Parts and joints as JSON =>
** Begin **
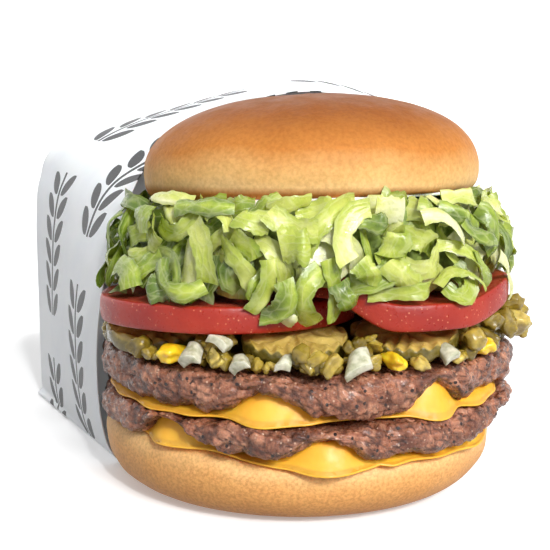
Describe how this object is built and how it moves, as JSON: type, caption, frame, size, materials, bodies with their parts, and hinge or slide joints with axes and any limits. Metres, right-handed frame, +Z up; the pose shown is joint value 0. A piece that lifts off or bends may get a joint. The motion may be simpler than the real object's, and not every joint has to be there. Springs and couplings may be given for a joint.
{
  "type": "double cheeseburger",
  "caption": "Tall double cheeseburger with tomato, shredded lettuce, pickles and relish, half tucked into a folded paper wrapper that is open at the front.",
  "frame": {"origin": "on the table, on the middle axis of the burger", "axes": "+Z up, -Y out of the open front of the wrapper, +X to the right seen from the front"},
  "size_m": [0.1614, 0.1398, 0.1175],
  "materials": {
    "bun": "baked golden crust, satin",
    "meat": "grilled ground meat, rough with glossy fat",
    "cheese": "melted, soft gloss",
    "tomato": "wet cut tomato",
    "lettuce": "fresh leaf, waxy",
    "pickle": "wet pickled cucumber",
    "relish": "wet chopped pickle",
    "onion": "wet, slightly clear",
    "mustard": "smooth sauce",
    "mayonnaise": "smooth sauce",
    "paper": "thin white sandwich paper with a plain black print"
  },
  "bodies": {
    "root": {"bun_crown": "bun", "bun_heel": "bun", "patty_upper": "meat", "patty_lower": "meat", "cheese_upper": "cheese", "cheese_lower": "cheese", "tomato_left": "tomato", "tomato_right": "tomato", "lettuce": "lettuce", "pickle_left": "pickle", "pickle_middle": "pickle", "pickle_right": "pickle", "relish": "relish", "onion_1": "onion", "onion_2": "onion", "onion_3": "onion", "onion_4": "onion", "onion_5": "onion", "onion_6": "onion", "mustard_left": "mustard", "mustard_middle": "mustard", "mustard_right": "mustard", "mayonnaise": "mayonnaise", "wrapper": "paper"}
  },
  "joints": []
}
** End **
** Begin **
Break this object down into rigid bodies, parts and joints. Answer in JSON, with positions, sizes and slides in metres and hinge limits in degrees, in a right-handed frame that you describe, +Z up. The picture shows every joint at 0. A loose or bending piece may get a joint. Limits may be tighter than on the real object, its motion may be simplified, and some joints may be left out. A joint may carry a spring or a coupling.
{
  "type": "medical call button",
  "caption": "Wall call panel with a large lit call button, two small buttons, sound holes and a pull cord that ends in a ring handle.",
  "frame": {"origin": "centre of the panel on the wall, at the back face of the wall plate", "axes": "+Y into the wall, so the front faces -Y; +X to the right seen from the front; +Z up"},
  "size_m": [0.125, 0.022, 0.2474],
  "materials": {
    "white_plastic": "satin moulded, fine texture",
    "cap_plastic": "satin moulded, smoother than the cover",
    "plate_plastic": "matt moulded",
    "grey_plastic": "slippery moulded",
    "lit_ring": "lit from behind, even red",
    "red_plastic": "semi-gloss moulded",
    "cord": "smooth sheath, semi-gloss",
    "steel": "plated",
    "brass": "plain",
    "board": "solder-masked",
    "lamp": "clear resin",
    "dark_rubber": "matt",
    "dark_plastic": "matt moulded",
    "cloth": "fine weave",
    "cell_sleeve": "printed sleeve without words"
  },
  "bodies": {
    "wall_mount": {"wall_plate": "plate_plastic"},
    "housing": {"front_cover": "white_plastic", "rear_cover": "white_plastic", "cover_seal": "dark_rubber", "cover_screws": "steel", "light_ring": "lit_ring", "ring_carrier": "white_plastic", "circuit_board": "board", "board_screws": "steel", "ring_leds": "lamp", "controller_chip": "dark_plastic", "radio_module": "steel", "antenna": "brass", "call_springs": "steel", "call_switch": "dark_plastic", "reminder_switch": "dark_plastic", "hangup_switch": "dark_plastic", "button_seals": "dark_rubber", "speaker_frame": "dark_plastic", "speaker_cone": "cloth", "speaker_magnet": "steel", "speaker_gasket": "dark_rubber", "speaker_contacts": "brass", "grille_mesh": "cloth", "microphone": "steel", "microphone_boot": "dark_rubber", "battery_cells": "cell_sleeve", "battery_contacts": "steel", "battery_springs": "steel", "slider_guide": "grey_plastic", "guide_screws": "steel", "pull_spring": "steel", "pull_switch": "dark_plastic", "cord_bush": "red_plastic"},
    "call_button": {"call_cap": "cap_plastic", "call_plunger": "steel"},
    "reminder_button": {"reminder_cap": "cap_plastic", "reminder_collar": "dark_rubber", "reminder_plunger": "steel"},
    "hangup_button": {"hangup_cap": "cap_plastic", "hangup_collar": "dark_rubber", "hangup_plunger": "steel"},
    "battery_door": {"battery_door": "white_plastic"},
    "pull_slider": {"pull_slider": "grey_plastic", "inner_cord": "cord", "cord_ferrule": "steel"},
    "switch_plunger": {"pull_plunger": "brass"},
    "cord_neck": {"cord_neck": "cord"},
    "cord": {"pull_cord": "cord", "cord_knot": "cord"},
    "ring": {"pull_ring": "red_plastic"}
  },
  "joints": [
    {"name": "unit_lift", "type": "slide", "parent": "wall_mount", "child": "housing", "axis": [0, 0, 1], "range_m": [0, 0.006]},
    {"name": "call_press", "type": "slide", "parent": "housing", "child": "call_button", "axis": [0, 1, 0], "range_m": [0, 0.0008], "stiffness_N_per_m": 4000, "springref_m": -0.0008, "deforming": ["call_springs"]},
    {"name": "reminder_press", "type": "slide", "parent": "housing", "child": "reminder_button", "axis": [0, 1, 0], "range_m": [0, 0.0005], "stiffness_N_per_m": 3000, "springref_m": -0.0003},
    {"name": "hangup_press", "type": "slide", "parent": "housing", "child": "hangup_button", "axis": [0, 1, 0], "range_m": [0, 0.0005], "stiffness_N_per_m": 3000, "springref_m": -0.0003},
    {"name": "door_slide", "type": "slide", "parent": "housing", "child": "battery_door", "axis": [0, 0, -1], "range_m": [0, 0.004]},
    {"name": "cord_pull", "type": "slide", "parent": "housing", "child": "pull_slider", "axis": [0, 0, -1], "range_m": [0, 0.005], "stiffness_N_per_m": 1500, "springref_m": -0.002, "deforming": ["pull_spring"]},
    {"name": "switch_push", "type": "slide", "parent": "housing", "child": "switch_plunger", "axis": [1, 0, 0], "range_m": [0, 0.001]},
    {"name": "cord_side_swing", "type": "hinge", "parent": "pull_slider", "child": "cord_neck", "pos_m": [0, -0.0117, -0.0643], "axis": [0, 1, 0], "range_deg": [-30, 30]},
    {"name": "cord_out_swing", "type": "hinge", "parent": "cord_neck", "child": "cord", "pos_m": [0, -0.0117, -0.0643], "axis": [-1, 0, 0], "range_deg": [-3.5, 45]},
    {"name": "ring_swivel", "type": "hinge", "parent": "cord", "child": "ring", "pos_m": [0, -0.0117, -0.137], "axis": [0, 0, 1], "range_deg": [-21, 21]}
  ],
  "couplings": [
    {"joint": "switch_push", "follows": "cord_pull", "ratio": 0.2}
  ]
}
** End **
SET PROBLEM =>
Extract all lines containing the word "into".

EXERCISE OUTPUT =>
  "caption": "Tall double cheeseburger with tomato, shredded lettuce, pickles and relish, half tucked into a folded paper wrapper that is open at the front.",
Break this object down into rigid bodies, parts and joints. Answer in JSON, with positions, sizes and slides in metres and hinge limits in degrees, in a right-handed frame that you describe, +Z up. The picture shows every joint at 0. A loose or bending piece may get a joint. Limits may be tighter than on the real object, its motion may be simplified, and some joints may be left out. A joint may carry a spring or a coupling.
  "frame": {"origin": "centre of the panel on the wall, at the back face of the wall plate", "axes": "+Y into the wall, so the front faces -Y; +X to the right seen from the front; +Z up"},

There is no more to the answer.